===== Input for this task

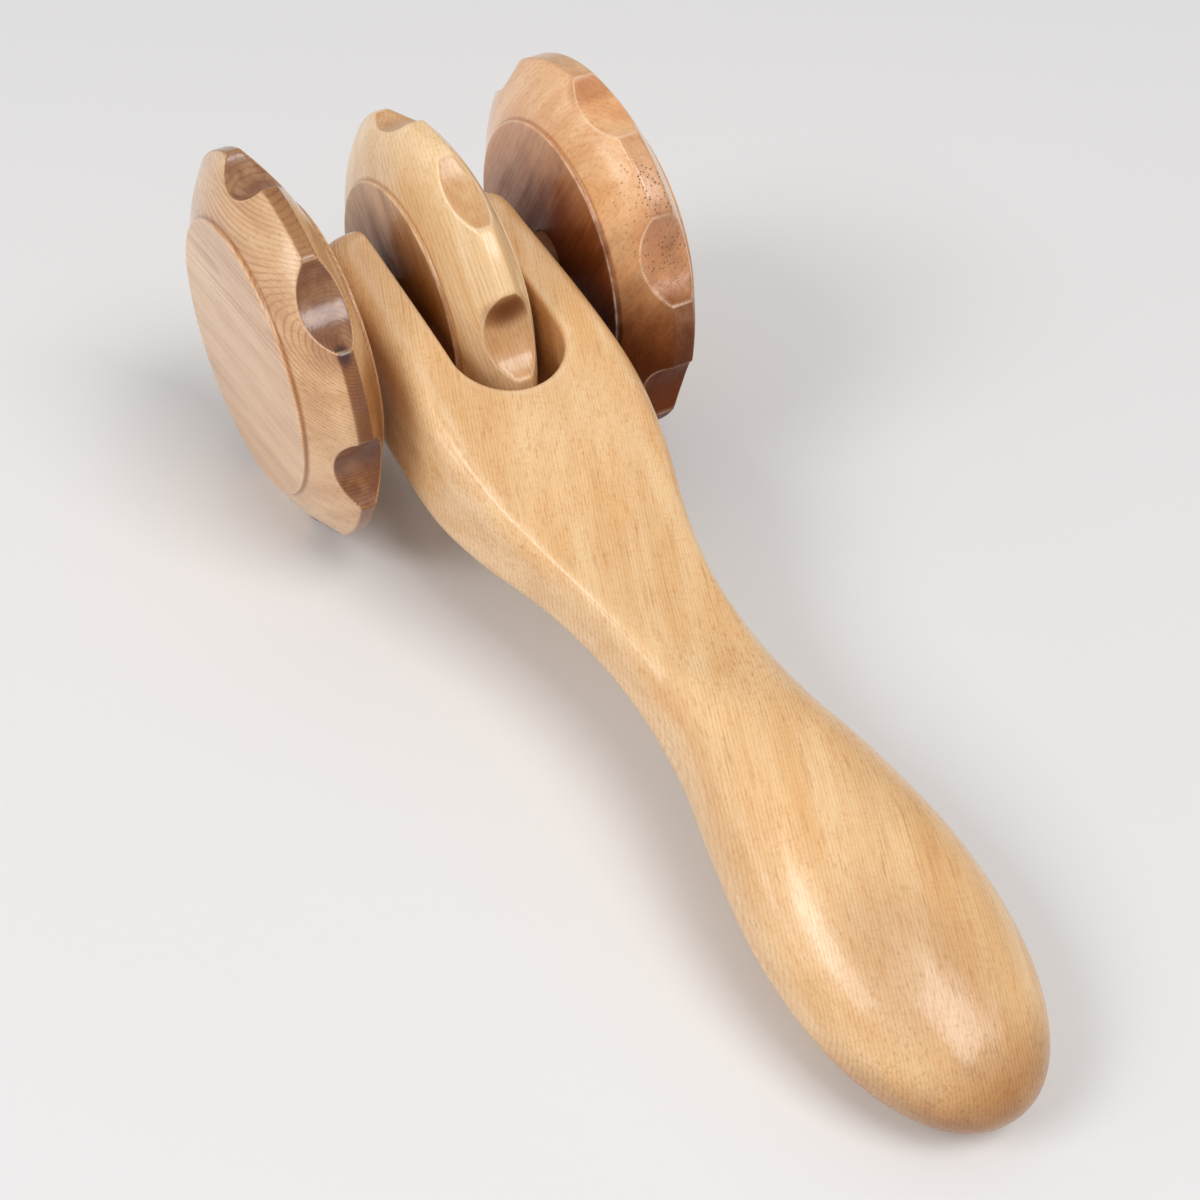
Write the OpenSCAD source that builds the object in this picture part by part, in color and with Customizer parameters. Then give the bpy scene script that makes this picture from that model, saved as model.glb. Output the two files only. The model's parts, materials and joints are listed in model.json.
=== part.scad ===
// Three-wheel wooden hand roller: a forked handle carries a dowel axle, with one notched
// wheel in the fork and one on each side of it. It lies on a table, on the two outer
// wheels and the butt of the handle. Wheels at +X, handle towards -X, axle along Y, +Z up.

/* [Outer wheels] */
// Radius of the two outer wheels at the crown
outer_wheel_r = 42.2; // [38:0.1:46]
// Distance of the left wheel's middle from the middle of the fork
left_wheel_y = 34.9; // [34:0.1:42]
// Distance of the right wheel's middle from the middle of the fork
right_wheel_y = 38.3; // [34:0.1:42]
// Half the thickness of the left wheel
left_half_t = 9.1; // [8:0.1:10]
// Half the thickness of the right wheel
right_half_t = 9.8; // [8:0.1:10]
// Radius of the raised disc on the left wheel's faces
left_face_r = 30; // [26:0.5:33]
// Radius of the raised disc on the right wheel's faces
right_face_r = 30.5; // [26:0.5:33]
// Half the width of the left wheel's flat crown
left_crown = 1.5; // [1:0.1:3]
// Half the width of the right wheel's flat crown
right_crown = 2.3; // [1:0.1:3]

/* [Centre wheel] */
// Radius of the centre wheel at the crown
centre_wheel_r = 40.4; // [36:0.1:41]
// Distance of the centre wheel from the middle of the fork, towards the right wheel
centre_shift = 1.5; // [0:0.1:2]
// Half the thickness of the centre wheel
centre_half_t = 9.3; // [8:0.1:9.8]
// Radius of the raised disc on the centre wheel's faces
centre_face_r = 27.5; // [24:0.5:30]
// Half the width of the centre wheel's crown
centre_crown = 1.5; // [1:0.1:3]

/* [Wheel details] */
// Height of the step at the edge of the raised disc
face_step = 0.9; // [0.4:0.1:1.5]
// How far the bevel of an outer wheel swells beyond a straight line
outer_bulge = 0.5; // [0:0.1:1]
// How far the bevel of the centre wheel swells beyond a straight line
centre_bulge = 1.0; // [0:0.1:1.5]
// Half the angle that one notch takes at the crown
notch_half_angle = 13; // [10:0.5:15]

/* [Axle] */
// Radius of the dowel
axle_r = 6; // [5:0.25:7]
// Radial clearance of the dowel in the fork and in the centre wheel
running_gap = 0.05; // [0.02:0.01:0.1]
// Wood left between the end of the dowel and the outer face of a wheel
blind_wall = 6; // [4:0.5:9]

/* [Handle] */
// Length of the handle from the axle to the end of the butt
handle_l = 212; // [200:1:225]
// Length of the fork's tips in front of the axle
tip_l = 14.5; // [11:0.5:16]
// Half the width of the slot in the fork
slot_half_w = 12; // [11.5:0.1:12.5]
// Distance from the axle to the bottom of the slot
slot_depth = 44.5; // [43:0.5:52]
// Distance from the axle to where the butt starts to round off
butt_start = 157; // [150:1:165]
// Exponent of the butt's rounding, where 2 is an ellipse
butt_power = 2.2; // [2:0.1:2.6]

/* [Hidden] */

// Angle round the wheel, from the side away from the handle and over the top, and depth
// of each notch. They are cut by hand, so no two are quite alike.
LEFT_NOTCHES = [[22, 5], [74, 5.7], [125.5, 5], [178, 6], [232, 5], [290, 5.2], [334, 4.8]];
CENTRE_NOTCHES = [[6, 3], [60, 3.3], [105.5, 2.6], [151.5, 5.4], [204, 4], [258, 3.6], [312, 3.2]];
RIGHT_NOTCHES = [[32, 3.5], [93, 3.2], [144, 4.8], [191, 4.4], [239, 4], [286, 3.8], [334, 4.2]];

// Stations along the handle: distance from the axle, half width, half height, squareness,
// height of the flat that is planed off the top, and sway of the middle to the left.
// Squareness is the exponent of the section's superellipse: 2 is an ellipse, 7 almost a box.
// A flat higher than the half height cuts nothing.
STATIONS = [
    [  0, 22.0, 17.8, 7.0, 17.3,  0.0],
    [ 30, 23.0, 18.0, 6.5, 17.0,  0.0],
    [ 48, 23.4, 16.3, 5.6, 15.1,  0.2],
    [ 64, 21.1, 13.8, 4.5, 11.6,  0.3],
    [ 80, 16.8, 11.5, 3.3,  8.8,  0.3],
    [ 96, 13.2, 11.4, 3.0,  8.4,  0.2],
    [112, 12.4, 12.4, 2.6, 10.2, -0.1],
    [128, 13.7, 15.4, 2.3, 15.6, -0.4],
    [144, 17.5, 17.4, 2.2, 20.0, -0.7],
    [160, 20.6, 17.0, 2.2, 20.0, -0.8],
    [176, 22.4, 16.2, 2.2, 20.0, -0.8],
    [192, 23.4, 16.2, 2.2, 20.0, -0.7],
    [212, 23.8, 16.2, 2.2, 20.0, -0.6]
];
RING_POINTS = 44;    // points round one section of the handle
RINGS = 34;          // sections between the axle and the end of the butt
TIP_RINGS = 6;       // sections in front of the axle
TIP_END = 80;        // last section of the tip, in degrees along its profile
BUTT_END = 0.9995;   // last section of the butt, as a share of its rounding
TIP_CORNER = 8;      // exponent of the tip's corners, seen from above
TIP_NOSE = 3;        // exponent of the tip's nose, seen from the side
BEVEL_STEPS = 4;     // straight pieces in one bevel

left_disc_y = left_wheel_y + left_half_t;
right_disc_y = right_wheel_y + right_half_t;
axle_y0 = -(right_disc_y - blind_wall);
axle_y1 = left_disc_y - blind_wall;

// Value of column c of the stations at distance s, on a smooth curve through them all
function knot(i) = STATIONS[min(max(i, 0), len(STATIONS) - 1)];
function slope(i, c) = (knot(i + 1)[c] - knot(i - 1)[c]) / (knot(i + 1)[0] - knot(i - 1)[0]);
function span_of(s, i = 0) = i >= len(STATIONS) - 2 || s < STATIONS[i + 1][0] ? i : span_of(s, i + 1);
function hermite(a, b, da, db, t) =
    a * (2 * pow(t, 3) - 3 * t * t + 1) + b * (3 * t * t - 2 * pow(t, 3))
    + da * (pow(t, 3) - 2 * t * t + t) + db * (pow(t, 3) - t * t);
function along(s, c) =
    let (i = span_of(s), a = knot(i), b = knot(i + 1), w = b[0] - a[0])
    hermite(a[c], b[c], slope(i, c) * w, slope(i + 1, c) * w, (s - a[0]) / w);

// One section of the handle: a superellipse with a flat top at distance s from the axle
function signed_pow(v, e) = sign(v) * pow(abs(v), e);
function section(s, w, h, n) = [
    for (k = [0 : RING_POINTS - 1])
        let (a = 360 * (k + 0.5) / RING_POINTS, z = h * signed_pow(sin(a), 2 / n))
        [-s, along(max(s, 0), 5) + w * signed_pow(cos(a), 2 / n), min(z, along(max(s, 0), 4))]
];

// Sections of the tip, which has a blunt nose from the side and rounded corners from above
TIP_SECTIONS = [
    for (k = [TIP_RINGS : -1 : 1])
        let (a = TIP_END * k / TIP_RINGS)
        section(-tip_l * sin(a), along(0, 1) * pow(1 - pow(sin(a), TIP_CORNER), 1 / TIP_CORNER),
                along(0, 2) * pow(1 - pow(sin(a), TIP_NOSE), 1 / TIP_NOSE), along(0, 3))
];
// Sections of the body and the butt, closer together towards the end of the butt
function butt(s) =
    let (e = max(0, (s - butt_start) / (handle_l - butt_start)))
    pow(1 - pow(e, butt_power), 1 / butt_power);
BODY_SECTIONS = [
    for (k = [0 : RINGS - 1])
        let (u = k / (RINGS - 1), s = handle_l * BUTT_END * (1 - pow(1 - u, 1.5)))
        section(s, along(s, 1) * butt(s), along(s, 2) * butt(s), along(s, 3))
];
SECTIONS = concat(TIP_SECTIONS, BODY_SECTIONS);
HANDLE_POINTS = [for (ring = SECTIONS) for (p = ring) p];

// The handle sinks until its butt meets the table on which the outer wheels stand
function lowest(a) = min([for (p = HANDLE_POINTS) p.x * sin(a) + p.z * cos(a)]) + outer_wheel_r;
function settle(a, turns) = turns == 0 ? a : settle(a + asin(lowest(a) / handle_l), turns - 1);
incline = settle(7, 12);
handle_back = min([for (p = HANDLE_POINTS) p.x * cos(incline) - p.z * sin(incline)]);

// Places a piece built round the axle: the origin is under the middle of the whole object
module on_table() {
    translate([-(outer_wheel_r + handle_back) / 2, (right_disc_y - left_disc_y) / 2, outer_wheel_r])
        rotate([0, -incline, 0])
            children();
}

// A cylinder along Y between two places
module rod(r, y0, y1) {
    translate([0, y1, 0])
        rotate([90, 0, 0])
            cylinder(r = r, h = y1 - y0, $fn = 96);
}

// Half of a wheel's outline, from the raised disc to the crown
function bevel(r, half_t, face_r, crown, bulge) = [
    for (k = [0 : BEVEL_STEPS])
        let (t = k / BEVEL_STEPS, out = bulge * 4 * t * (1 - t))
        [face_r + (r - face_r) * t + out * 0.6, half_t - face_step + (crown - half_t + face_step) * t + out * 0.8]
];

// A wheel with a raised disc on each face, two bevels and a row of scooped notches
module wheel(r, half_t, face_r, crown, bulge, notches) {
    half = concat([[face_r, half_t]], bevel(r, half_t, face_r, crown, bulge));
    lower = [for (k = [len(half) - 1 : -1 : 0]) [half[k][0], -half[k][1]]];
    half_chord = r * sin(notch_half_angle);
    difference() {
        rotate([-90, 0, 0])
            rotate_extrude($fn = 96)
                polygon(concat([[0, half_t]], half, lower, [[0, -half_t]]));
        for (n = notches) {
            below = n[1] - r * (1 - cos(notch_half_angle));
            scoop_r = (half_chord * half_chord + below * below) / (2 * below);
            rotate([0, -n[0], 0])
                translate([r - n[1] + scoop_r, 0, 0])
                    rod(scoop_r, -half_t - 1, half_t + 1);
        }
    }
}

module handle() {
    rings = len(SECTIONS);
    sides = [
        for (i = [0 : rings - 2])
            for (k = [0 : RING_POINTS - 1])
                let (a = i * RING_POINTS + k, b = i * RING_POINTS + (k + 1) % RING_POINTS)
                each [[a, b, b + RING_POINTS], [a, b + RING_POINTS, a + RING_POINTS]]
    ];
    front = [for (k = [RING_POINTS - 1 : -1 : 0]) k];
    back = [for (k = [0 : RING_POINTS - 1]) (rings - 1) * RING_POINTS + k];
    color("burlywood")
        on_table()
            difference() {
                polyhedron(HANDLE_POINTS, concat(sides, [front, back]), convexity = 6);
                translate([0, 0, -30])
                    linear_extrude(60)
                        union() {
                            translate([slot_half_w - slot_depth, 0])
                                circle(slot_half_w, $fn = 64);
                            translate([slot_half_w - slot_depth, -slot_half_w])
                                square([slot_depth + tip_l, 2 * slot_half_w]);
                        }
                rod(axle_r + running_gap, -30, 30);
            }
}

module axle() {
    color("tan")
        on_table()
            rod(axle_r, axle_y0, axle_y1);
}

module left_wheel() {
    color("peru")
        on_table()
            difference() {
                translate([0, left_wheel_y, 0])
                    wheel(outer_wheel_r, left_half_t, left_face_r, left_crown, outer_bulge, LEFT_NOTCHES);
                rod(axle_r, left_wheel_y - left_half_t - 1, axle_y1);
            }
}

module centre_wheel() {
    color("wheat")
        on_table()
            translate([0, -centre_shift, 0])
                difference() {
                    wheel(centre_wheel_r, centre_half_t, centre_face_r, centre_crown, centre_bulge,
                          CENTRE_NOTCHES);
                    rod(axle_r + running_gap, -centre_half_t - 1, centre_half_t + 1);
                }
}

module right_wheel() {
    color("sienna")
        on_table()
            difference() {
                translate([0, -right_wheel_y, 0])
                    wheel(outer_wheel_r, right_half_t, right_face_r, right_crown, outer_bulge, RIGHT_NOTCHES);
                rod(axle_r, axle_y0, right_half_t - right_wheel_y + 1);
            }
}

handle();
axle();
left_wheel();
centre_wheel();
right_wheel();
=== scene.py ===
"""Looks of the three-wheel wooden hand roller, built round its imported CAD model.

The handle, the three wheels and the dowel are fine meshes that stand for the CAD nodes. They
have the CAD shapes, with the edges worn round as on sanded and lacquered wood. All wood is
procedural: growth rings round a pith line, fibres, flecks and pores along the grain.
"""

import json
import math
from collections import namedtuple

import bpy
import numpy as np
from mathutils import Matrix, Vector

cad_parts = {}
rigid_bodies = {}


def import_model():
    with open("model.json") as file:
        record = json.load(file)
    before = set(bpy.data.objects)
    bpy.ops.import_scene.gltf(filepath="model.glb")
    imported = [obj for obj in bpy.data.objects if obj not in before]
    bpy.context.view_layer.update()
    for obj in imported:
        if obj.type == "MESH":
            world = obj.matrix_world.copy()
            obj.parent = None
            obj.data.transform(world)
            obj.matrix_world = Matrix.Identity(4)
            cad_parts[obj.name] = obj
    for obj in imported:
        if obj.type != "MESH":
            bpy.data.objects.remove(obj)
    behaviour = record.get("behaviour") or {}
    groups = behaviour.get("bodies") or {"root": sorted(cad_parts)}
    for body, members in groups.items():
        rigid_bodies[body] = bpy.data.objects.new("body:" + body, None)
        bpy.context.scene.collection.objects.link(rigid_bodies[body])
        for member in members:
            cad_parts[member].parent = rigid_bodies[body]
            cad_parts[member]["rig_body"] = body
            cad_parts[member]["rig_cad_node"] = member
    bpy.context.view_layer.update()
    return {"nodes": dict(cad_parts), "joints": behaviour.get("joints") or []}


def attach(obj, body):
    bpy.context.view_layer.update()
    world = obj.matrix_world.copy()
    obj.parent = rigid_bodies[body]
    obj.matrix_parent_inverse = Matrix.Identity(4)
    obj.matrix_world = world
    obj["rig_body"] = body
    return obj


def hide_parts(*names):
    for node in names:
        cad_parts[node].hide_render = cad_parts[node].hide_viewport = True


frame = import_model()

# ---------------------------------------------------------------- sizes, in millimetres
MM = 0.001
INCLINE = 8.710  # degrees that the handle rises from its butt to the axle
AXLE_R = 6.0
RUNNING_GAP = 0.05
BLIND_WALL = 6.0  # wood between the end of the dowel and a wheel's outer face
FACE_STEP = 0.9  # height of the raised disc on each wheel face
NOTCH_HALF_ANGLE = 13.0
WHEEL_COLUMNS = 640
OUTLINE_STEP = 0.42  # between points of a wheel's outline, where notches can cut it
FLAT_STEP = 4.0  # the same on the flat faces and in the bores, where nothing is cut
FLAT_MARGIN = 1.5  # fine stretch of a wheel's face before the edge of its disc
FAN_R = 1.2  # radius of the fans of faces that close a wheel's flat faces in the middle

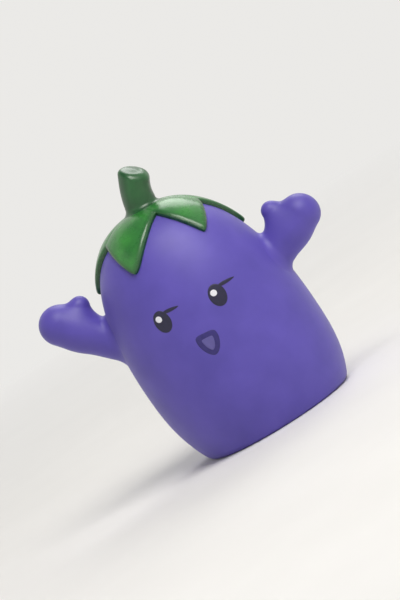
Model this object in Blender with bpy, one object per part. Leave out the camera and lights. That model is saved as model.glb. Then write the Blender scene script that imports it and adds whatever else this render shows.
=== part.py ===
"""Finger puppet in the shape of a smiling aubergine.

One hollow moulding of soft vinyl, open at its base for the finger, with a painted leaf cap and stem and
a printed face. Metres, +Z up. The rim of the opening stands on z = 0, and the face looks along -Y. The
skin's outer form is one function of height and turn round the axis x = y = 0, and everything that lies on
it, such as the leaf cap and the face, takes its place from that function. The finished forms then lean a
little towards -X, as the real casting does.
"""

import math

import bmesh
import bpy
from mathutils import Vector

# Body, outside. It leans by so many degrees towards -X, and one height stays where it is
BODY_WIDTH = 0.0332
BODY_DEPTH = 0.0290
CROWN_HEIGHT = 0.0424
BELLY_HEIGHT = 0.0140
RIM_WIDTH = 0.0272
RIM_ROUND = 0.0009
RIM_TUCK = 2.6
SHOULDER_FULLNESS = 2.42
BODY_LEAN = 2.8
LEAN_HEIGHT = 0.0180
OVAL = BODY_WIDTH / BODY_DEPTH
BODY_TURNS = 60
BODY_STEPS = 8
BODY_ANGLES = (0, 8, 16, 24, 32, 40, 47, 54, 61, 68, 75, 82)

# Finger hollow
WALL = 0.0022
OPENING_WIDTH = 0.0206
OPENING_ROUND = 0.0004
ROUND_STEPS = 3
HOLLOW_TURNS = 40
HOLLOW_SHARES = (0.16, 0.3, 0.5, 0.75)
HOLLOW_ANGLES = (0, 12, 24, 36, 47, 58, 69, 80)

# Arms: the height where each leaves the body, its rise in degrees, and its length to the palm's middle
ARM_RADIUS = 0.0034
ARM_FILLET = 0.0013
LEFT_ARM = {"side": -1, "height": 0.0261, "rise": 48, "length": 0.0096, "palm_radius": 0.0037}
RIGHT_ARM = {"side": 1, "height": 0.0250, "rise": 25, "length": 0.0079, "palm_radius": 0.0034}
THUMB_RADIUS = 0.0017
THUMB_ROOT_RADIUS = 0.0031
THUMB_ROOT_BACK = 0.0034
THUMB_BACK = 0.0023
THUMB_OUT = 0.0043
ARM_TURNS = 20
THUMB_TURNS = 14
FLARE_SHARES = (0.08, 0.3, 0.6, 1)
ROUND_END_ANGLES = (0, 24, 48, 70)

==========

## Exercise goal:
Everything from the line that contains "rod(axle_r, left_wheel_y - left_half_t" through the line that contains "obj.data.transform(world)" is to be transcribed exactly, and nothing outside that range.

## Complete response:
                rod(axle_r, left_wheel_y - left_half_t - 1, axle_y1);
            }
}

module centre_wheel() {
    color("wheat")
        on_table()
            translate([0, -centre_shift, 0])
                difference() {
                    wheel(centre_wheel_r, centre_half_t, centre_face_r, centre_crown, centre_bulge,
                          CENTRE_NOTCHES);
                    rod(axle_r + running_gap, -centre_half_t - 1, centre_half_t + 1);
                }
}

module right_wheel() {
    color("sienna")
        on_table()
            difference() {
                translate([0, -right_wheel_y, 0])
                    wheel(outer_wheel_r, right_half_t, right_face_r, right_crown, outer_bulge, RIGHT_NOTCHES);
                rod(axle_r, axle_y0, right_half_t - right_wheel_y + 1);
            }
}

handle();
axle();
left_wheel();
centre_wheel();
right_wheel();
=== scene.py ===
"""Looks of the three-wheel wooden hand roller, built round its imported CAD model.

The handle, the three wheels and the dowel are fine meshes that stand for the CAD nodes. They
have the CAD shapes, with the edges worn round as on sanded and lacquered wood. All wood is
procedural: growth rings round a pith line, fibres, flecks and pores along the grain.
"""

import json
import math
from collections import namedtuple

import bpy
import numpy as np
from mathutils import Matrix, Vector

cad_parts = {}
rigid_bodies = {}


def import_model():
    with open("model.json") as file:
        record = json.load(file)
    before = set(bpy.data.objects)
    bpy.ops.import_scene.gltf(filepath="model.glb")
    imported = [obj for obj in bpy.data.objects if obj not in before]
    bpy.context.view_layer.update()
    for obj in imported:
        if obj.type == "MESH":
            world = obj.matrix_world.copy()
            obj.parent = None
            obj.data.transform(world)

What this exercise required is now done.